--- BEGIN Information shown ---
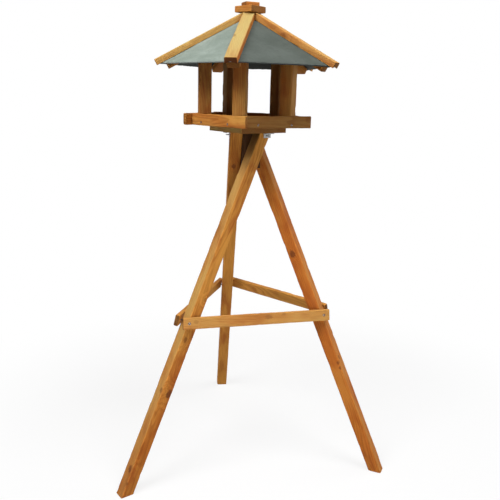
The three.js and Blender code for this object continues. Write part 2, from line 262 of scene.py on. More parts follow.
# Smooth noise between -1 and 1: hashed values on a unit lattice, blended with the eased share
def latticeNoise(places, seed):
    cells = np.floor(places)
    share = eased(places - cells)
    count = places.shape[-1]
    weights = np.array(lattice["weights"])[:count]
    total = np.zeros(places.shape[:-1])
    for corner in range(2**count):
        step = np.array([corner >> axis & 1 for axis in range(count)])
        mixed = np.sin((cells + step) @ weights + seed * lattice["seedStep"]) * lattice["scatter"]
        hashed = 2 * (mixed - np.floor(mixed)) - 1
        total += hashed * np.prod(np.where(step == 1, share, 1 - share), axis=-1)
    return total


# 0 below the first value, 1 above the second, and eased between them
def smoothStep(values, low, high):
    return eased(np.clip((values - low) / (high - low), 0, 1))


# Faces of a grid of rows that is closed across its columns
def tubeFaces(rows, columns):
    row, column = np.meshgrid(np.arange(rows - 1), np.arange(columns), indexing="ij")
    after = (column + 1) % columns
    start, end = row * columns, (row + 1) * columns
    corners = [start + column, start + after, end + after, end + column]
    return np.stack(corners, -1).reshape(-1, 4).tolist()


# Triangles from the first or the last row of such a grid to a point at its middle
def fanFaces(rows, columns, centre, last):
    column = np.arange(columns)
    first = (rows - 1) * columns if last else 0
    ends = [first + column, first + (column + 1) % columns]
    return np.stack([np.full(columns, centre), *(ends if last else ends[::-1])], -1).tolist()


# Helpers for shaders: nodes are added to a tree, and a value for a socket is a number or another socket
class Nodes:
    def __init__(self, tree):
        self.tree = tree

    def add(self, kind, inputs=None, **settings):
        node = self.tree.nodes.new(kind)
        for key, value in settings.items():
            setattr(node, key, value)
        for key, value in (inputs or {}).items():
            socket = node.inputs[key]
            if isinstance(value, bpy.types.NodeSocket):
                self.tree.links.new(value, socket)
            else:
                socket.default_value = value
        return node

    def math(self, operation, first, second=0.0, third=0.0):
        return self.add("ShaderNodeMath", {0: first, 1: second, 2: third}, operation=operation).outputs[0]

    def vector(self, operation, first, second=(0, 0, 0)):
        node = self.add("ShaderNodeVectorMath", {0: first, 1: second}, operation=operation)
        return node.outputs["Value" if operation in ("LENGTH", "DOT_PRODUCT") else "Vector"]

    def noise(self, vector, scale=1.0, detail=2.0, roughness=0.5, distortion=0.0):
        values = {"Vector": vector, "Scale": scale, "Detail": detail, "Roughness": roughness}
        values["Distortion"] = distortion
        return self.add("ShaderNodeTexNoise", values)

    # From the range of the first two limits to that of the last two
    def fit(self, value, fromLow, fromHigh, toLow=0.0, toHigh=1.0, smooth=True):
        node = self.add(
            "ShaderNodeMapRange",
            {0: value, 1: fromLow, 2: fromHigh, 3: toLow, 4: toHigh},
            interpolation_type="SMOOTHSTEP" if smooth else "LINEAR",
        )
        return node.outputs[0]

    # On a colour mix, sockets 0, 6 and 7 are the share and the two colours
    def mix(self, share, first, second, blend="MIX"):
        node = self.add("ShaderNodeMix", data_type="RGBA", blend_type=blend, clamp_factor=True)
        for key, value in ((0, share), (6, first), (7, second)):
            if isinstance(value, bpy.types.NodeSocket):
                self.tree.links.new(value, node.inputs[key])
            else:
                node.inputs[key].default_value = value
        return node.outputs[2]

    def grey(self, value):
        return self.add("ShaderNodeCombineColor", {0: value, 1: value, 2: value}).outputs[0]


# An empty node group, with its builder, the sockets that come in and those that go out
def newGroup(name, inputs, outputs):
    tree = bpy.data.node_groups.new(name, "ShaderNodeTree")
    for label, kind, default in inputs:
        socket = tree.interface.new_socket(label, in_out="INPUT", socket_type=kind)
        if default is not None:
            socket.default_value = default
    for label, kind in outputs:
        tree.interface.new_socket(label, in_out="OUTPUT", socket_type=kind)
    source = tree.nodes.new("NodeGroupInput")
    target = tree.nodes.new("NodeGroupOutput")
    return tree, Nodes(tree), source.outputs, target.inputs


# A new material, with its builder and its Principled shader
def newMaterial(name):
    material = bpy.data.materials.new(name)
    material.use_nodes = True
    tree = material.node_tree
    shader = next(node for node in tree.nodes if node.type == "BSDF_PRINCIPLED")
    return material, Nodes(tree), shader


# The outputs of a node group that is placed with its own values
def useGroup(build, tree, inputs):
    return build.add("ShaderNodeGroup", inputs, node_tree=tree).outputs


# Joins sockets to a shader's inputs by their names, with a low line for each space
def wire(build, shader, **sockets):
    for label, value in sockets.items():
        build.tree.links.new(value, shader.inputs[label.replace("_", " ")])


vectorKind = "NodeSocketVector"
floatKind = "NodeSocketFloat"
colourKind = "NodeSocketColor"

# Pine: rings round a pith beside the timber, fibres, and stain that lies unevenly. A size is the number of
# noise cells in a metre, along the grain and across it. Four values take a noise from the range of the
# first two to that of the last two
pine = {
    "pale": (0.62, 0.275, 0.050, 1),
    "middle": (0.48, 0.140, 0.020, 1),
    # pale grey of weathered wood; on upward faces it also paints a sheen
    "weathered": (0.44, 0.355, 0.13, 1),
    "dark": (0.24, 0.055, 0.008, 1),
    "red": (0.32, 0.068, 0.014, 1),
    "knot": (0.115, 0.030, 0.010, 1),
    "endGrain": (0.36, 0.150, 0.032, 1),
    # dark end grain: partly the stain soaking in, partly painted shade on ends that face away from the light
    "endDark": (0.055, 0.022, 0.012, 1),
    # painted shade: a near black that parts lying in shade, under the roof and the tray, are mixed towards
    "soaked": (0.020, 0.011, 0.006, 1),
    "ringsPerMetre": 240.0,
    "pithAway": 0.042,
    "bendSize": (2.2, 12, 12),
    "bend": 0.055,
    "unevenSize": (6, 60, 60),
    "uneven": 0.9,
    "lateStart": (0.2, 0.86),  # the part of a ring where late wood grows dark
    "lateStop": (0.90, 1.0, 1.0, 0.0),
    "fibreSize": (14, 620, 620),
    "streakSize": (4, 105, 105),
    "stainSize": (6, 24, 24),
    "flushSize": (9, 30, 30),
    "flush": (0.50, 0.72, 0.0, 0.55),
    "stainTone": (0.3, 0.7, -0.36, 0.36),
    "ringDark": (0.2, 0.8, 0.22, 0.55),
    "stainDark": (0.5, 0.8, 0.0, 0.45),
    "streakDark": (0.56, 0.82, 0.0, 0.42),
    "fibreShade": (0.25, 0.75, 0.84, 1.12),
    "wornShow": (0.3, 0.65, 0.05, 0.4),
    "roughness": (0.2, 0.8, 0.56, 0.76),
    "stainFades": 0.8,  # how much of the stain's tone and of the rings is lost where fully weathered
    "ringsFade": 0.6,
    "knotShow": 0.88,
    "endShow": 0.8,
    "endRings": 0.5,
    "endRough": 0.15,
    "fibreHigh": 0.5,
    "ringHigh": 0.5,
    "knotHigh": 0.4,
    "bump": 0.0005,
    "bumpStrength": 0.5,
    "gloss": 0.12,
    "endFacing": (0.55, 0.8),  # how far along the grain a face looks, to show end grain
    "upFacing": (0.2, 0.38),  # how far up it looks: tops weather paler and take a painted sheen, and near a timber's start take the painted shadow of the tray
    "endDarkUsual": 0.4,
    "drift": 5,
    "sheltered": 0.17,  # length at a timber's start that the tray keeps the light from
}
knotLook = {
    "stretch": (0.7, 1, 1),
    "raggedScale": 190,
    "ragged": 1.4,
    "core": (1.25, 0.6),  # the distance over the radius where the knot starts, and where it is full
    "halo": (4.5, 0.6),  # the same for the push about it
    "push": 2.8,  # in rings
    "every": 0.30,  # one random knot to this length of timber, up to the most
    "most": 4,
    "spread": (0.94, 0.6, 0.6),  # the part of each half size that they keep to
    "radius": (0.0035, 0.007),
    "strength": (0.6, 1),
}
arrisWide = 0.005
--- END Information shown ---
• Exercise: Please print exactly what appears from the first line of the data through the line with "return np.stack(corners, -1).reshape(-1, 4).tolist()", including both of those lines and nothing past them.

• Final answer:
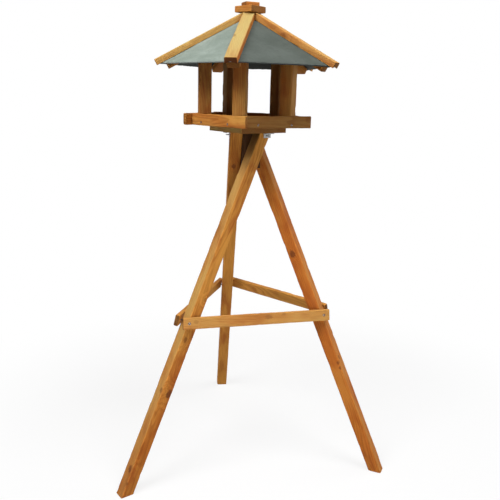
The three.js and Blender code for this object continues. Write part 2, from line 262 of scene.py on. More parts follow.
# Smooth noise between -1 and 1: hashed values on a unit lattice, blended with the eased share
def latticeNoise(places, seed):
    cells = np.floor(places)
    share = eased(places - cells)
    count = places.shape[-1]
    weights = np.array(lattice["weights"])[:count]
    total = np.zeros(places.shape[:-1])
    for corner in range(2**count):
        step = np.array([corner >> axis & 1 for axis in range(count)])
        mixed = np.sin((cells + step) @ weights + seed * lattice["seedStep"]) * lattice["scatter"]
        hashed = 2 * (mixed - np.floor(mixed)) - 1
        total += hashed * np.prod(np.where(step == 1, share, 1 - share), axis=-1)
    return total


# 0 below the first value, 1 above the second, and eased between them
def smoothStep(values, low, high):
    return eased(np.clip((values - low) / (high - low), 0, 1))


# Faces of a grid of rows that is closed across its columns
def tubeFaces(rows, columns):
    row, column = np.meshgrid(np.arange(rows - 1), np.arange(columns), indexing="ij")
    after = (column + 1) % columns
    start, end = row * columns, (row + 1) * columns
    corners = [start + column, start + after, end + after, end + column]
    return np.stack(corners, -1).reshape(-1, 4).tolist()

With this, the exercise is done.